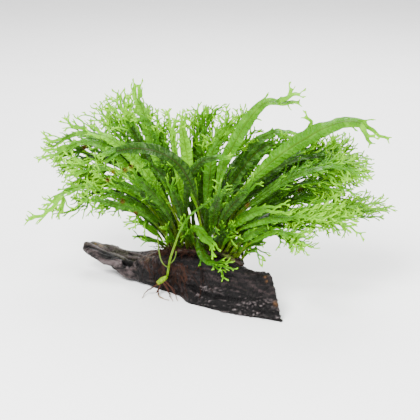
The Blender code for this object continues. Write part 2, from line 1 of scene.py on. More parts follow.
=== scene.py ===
# %% [markdown]
# # Java fern on driftwood
#
# A java fern has no roots in the ground: its creeping stems grip a piece of driftwood, and long
# strap-shaped fronds rise from them and fork into lacy tips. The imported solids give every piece
# its place and reach. They are loaded first, because each finer piece that is made below stands
# in the space of the plain solid that it replaces.

import json
import math
import random

import bmesh
import bpy
from mathutils import Matrix, Vector, noise
from mathutils.bvhtree import BVHTree

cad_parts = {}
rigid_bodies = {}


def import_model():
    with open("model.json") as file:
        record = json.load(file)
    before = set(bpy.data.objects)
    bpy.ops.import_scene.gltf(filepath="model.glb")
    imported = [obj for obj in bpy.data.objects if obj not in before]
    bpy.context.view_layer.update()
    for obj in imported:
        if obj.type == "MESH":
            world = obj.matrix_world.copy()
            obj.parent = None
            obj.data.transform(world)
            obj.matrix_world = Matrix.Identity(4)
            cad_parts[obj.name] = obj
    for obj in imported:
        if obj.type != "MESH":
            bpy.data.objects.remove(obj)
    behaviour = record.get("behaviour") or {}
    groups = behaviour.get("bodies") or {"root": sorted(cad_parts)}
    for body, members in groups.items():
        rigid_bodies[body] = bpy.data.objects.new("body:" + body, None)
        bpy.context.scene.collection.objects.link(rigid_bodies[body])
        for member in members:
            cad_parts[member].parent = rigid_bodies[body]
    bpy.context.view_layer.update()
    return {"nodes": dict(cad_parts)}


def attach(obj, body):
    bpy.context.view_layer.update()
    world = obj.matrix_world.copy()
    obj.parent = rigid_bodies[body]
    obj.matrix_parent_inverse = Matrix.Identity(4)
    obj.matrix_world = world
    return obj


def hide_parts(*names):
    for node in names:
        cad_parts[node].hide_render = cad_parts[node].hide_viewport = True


for leftover in list(bpy.data.objects):
    bpy.data.objects.remove(leftover)
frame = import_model()
nodes = frame["nodes"]

# %% [markdown]
# Sizes below are in millimetres, as a maker would measure them, and become metres only when a
# piece is finished. The slab lies turned on the ground, with its thick end nearer the viewer, so
# places on it are given along the slab, across it and above the ground. The fronds are laid out
# as a viewer in front sees them, so a second set of helpers turns a place in that front view,
# across and up from its middle, into a place in space at a chosen depth.

# %% Places on the slab and in the front view
MM = 0.001
TAU = 2 * math.pi
SLAB_TURN = math.radians(30)
SLAB_MIDDLE = Vector((-7.6, -3.2, 0.0))
EYE_RISE = math.radians(18)
EYE_DISTANCE = 1100.0
EYE_TARGET = SLAB_MIDDLE + Vector((8.0, -14.0, 71.4))
VIEW_FORWARD = Vector((0, math.cos(EYE_RISE), -math.sin(EYE_RISE)))
VIEW_UP = Vector((0, math.sin(EYE_RISE), math.cos(EYE_RISE)))
EYE = EYE_TARGET - EYE_DISTANCE * VIEW_FORWARD


def on_slab(along, across, up):
    """The place of a point given along, across and above the turned slab."""
    x = along * math.cos(SLAB_TURN) + across * math.sin(SLAB_TURN)
    y = -along * math.sin(SLAB_TURN) + across * math.cos(SLAB_TURN)
    return SLAB_MIDDLE + Vector((x, y, up))


def slab_place(point):
    """How far along and across the slab a point lies, and its height."""
    x, y = point.x - SLAB_MIDDLE.x, point.y - SLAB_MIDDLE.y
    along = x * math.cos(SLAB_TURN) - y * math.sin(SLAB_TURN)
    across = x * math.sin(SLAB_TURN) + y * math.cos(SLAB_TURN)
    return along, across, point.z


def seen_at(place):
    """Where a point shows in the front view, as (across, up)."""
    offset = place - EYE
    nearness = EYE_DISTANCE / offset.dot(VIEW_FORWARD)
    return Vector((offset.x * nearness, offset.dot(VIEW_UP) * nearness))


def on_sight_line(seen, depth):
    """The point at a depth y that shows at seen in the front view."""
    line = EYE_DISTANCE * VIEW_FORWARD + Vector((seen[0], 0, 0)) + seen[1] * VIEW_UP
    return EYE + line * ((depth - EYE.y) / line.y)


def smooth_between(points, position):
    """A point on the smooth curve through points, with position counted in spans."""
    span = min(int(position), len(points) - 2)
    t = position - span
    here, after = points[span], points[span + 1]
    before = points[span - 1] if span else here * 2 - after
    beyond = points[span + 2] if span + 2 < len(points) else after * 2 - here
    return (
        here
        + (after - before) * (t / 2)
        + (before * 2 - here * 5 + after * 4 - beyond) * (t * t / 2)
        + (here * 3 - before - after * 3 + beyond) * (t**3 / 2)
    )


print("front view looks down by", round(math.degrees(EYE_RISE)), "degrees")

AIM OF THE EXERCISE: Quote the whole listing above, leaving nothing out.

TASK SOLUTION:
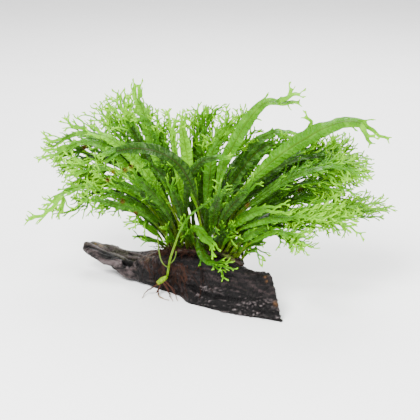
The Blender code for this object continues. Write part 2, from line 1 of scene.py on. More parts follow.
=== scene.py ===
# %% [markdown]
# # Java fern on driftwood
#
# A java fern has no roots in the ground: its creeping stems grip a piece of driftwood, and long
# strap-shaped fronds rise from them and fork into lacy tips. The imported solids give every piece
# its place and reach. They are loaded first, because each finer piece that is made below stands
# in the space of the plain solid that it replaces.

import json
import math
import random

import bmesh
import bpy
from mathutils import Matrix, Vector, noise
from mathutils.bvhtree import BVHTree

cad_parts = {}
rigid_bodies = {}


def import_model():
    with open("model.json") as file:
        record = json.load(file)
    before = set(bpy.data.objects)
    bpy.ops.import_scene.gltf(filepath="model.glb")
    imported = [obj for obj in bpy.data.objects if obj not in before]
    bpy.context.view_layer.update()
    for obj in imported:
        if obj.type == "MESH":
            world = obj.matrix_world.copy()
            obj.parent = None
            obj.data.transform(world)
            obj.matrix_world = Matrix.Identity(4)
            cad_parts[obj.name] = obj
    for obj in imported:
        if obj.type != "MESH":
            bpy.data.objects.remove(obj)
    behaviour = record.get("behaviour") or {}
    groups = behaviour.get("bodies") or {"root": sorted(cad_parts)}
    for body, members in groups.items():
        rigid_bodies[body] = bpy.data.objects.new("body:" + body, None)
        bpy.context.scene.collection.objects.link(rigid_bodies[body])
        for member in members:
            cad_parts[member].parent = rigid_bodies[body]
    bpy.context.view_layer.update()
    return {"nodes": dict(cad_parts)}


def attach(obj, body):
    bpy.context.view_layer.update()
    world = obj.matrix_world.copy()
    obj.parent = rigid_bodies[body]
    obj.matrix_parent_inverse = Matrix.Identity(4)
    obj.matrix_world = world
    return obj


def hide_parts(*names):
    for node in names:
        cad_parts[node].hide_render = cad_parts[node].hide_viewport = True


for leftover in list(bpy.data.objects):
    bpy.data.objects.remove(leftover)
frame = import_model()
nodes = frame["nodes"]

# %% [markdown]
# Sizes below are in millimetres, as a maker would measure them, and become metres only when a
# piece is finished. The slab lies turned on the ground, with its thick end nearer the viewer, so
# places on it are given along the slab, across it and above the ground. The fronds are laid out
# as a viewer in front sees them, so a second set of helpers turns a place in that front view,
# across and up from its middle, into a place in space at a chosen depth.

# %% Places on the slab and in the front view
MM = 0.001
TAU = 2 * math.pi
SLAB_TURN = math.radians(30)
SLAB_MIDDLE = Vector((-7.6, -3.2, 0.0))
EYE_RISE = math.radians(18)
EYE_DISTANCE = 1100.0
EYE_TARGET = SLAB_MIDDLE + Vector((8.0, -14.0, 71.4))
VIEW_FORWARD = Vector((0, math.cos(EYE_RISE), -math.sin(EYE_RISE)))
VIEW_UP = Vector((0, math.sin(EYE_RISE), math.cos(EYE_RISE)))
EYE = EYE_TARGET - EYE_DISTANCE * VIEW_FORWARD


def on_slab(along, across, up):
    """The place of a point given along, across and above the turned slab."""
    x = along * math.cos(SLAB_TURN) + across * math.sin(SLAB_TURN)
    y = -along * math.sin(SLAB_TURN) + across * math.cos(SLAB_TURN)
    return SLAB_MIDDLE + Vector((x, y, up))


def slab_place(point):
    """How far along and across the slab a point lies, and its height."""
    x, y = point.x - SLAB_MIDDLE.x, point.y - SLAB_MIDDLE.y
    along = x * math.cos(SLAB_TURN) - y * math.sin(SLAB_TURN)
    across = x * math.sin(SLAB_TURN) + y * math.cos(SLAB_TURN)
    return along, across, point.z


def seen_at(place):
    """Where a point shows in the front view, as (across, up)."""
    offset = place - EYE
    nearness = EYE_DISTANCE / offset.dot(VIEW_FORWARD)
    return Vector((offset.x * nearness, offset.dot(VIEW_UP) * nearness))


def on_sight_line(seen, depth):
    """The point at a depth y that shows at seen in the front view."""
    line = EYE_DISTANCE * VIEW_FORWARD + Vector((seen[0], 0, 0)) + seen[1] * VIEW_UP
    return EYE + line * ((depth - EYE.y) / line.y)


def smooth_between(points, position):
    """A point on the smooth curve through points, with position counted in spans."""
    span = min(int(position), len(points) - 2)
    t = position - span
    here, after = points[span], points[span + 1]
    before = points[span - 1] if span else here * 2 - after
    beyond = points[span + 2] if span + 2 < len(points) else after * 2 - here
    return (
        here
        + (after - before) * (t / 2)
        + (before * 2 - here * 5 + after * 4 - beyond) * (t * t / 2)
        + (here * 3 - before - after * 3 + beyond) * (t**3 / 2)
    )


print("front view looks down by", round(math.degrees(EYE_RISE)), "degrees")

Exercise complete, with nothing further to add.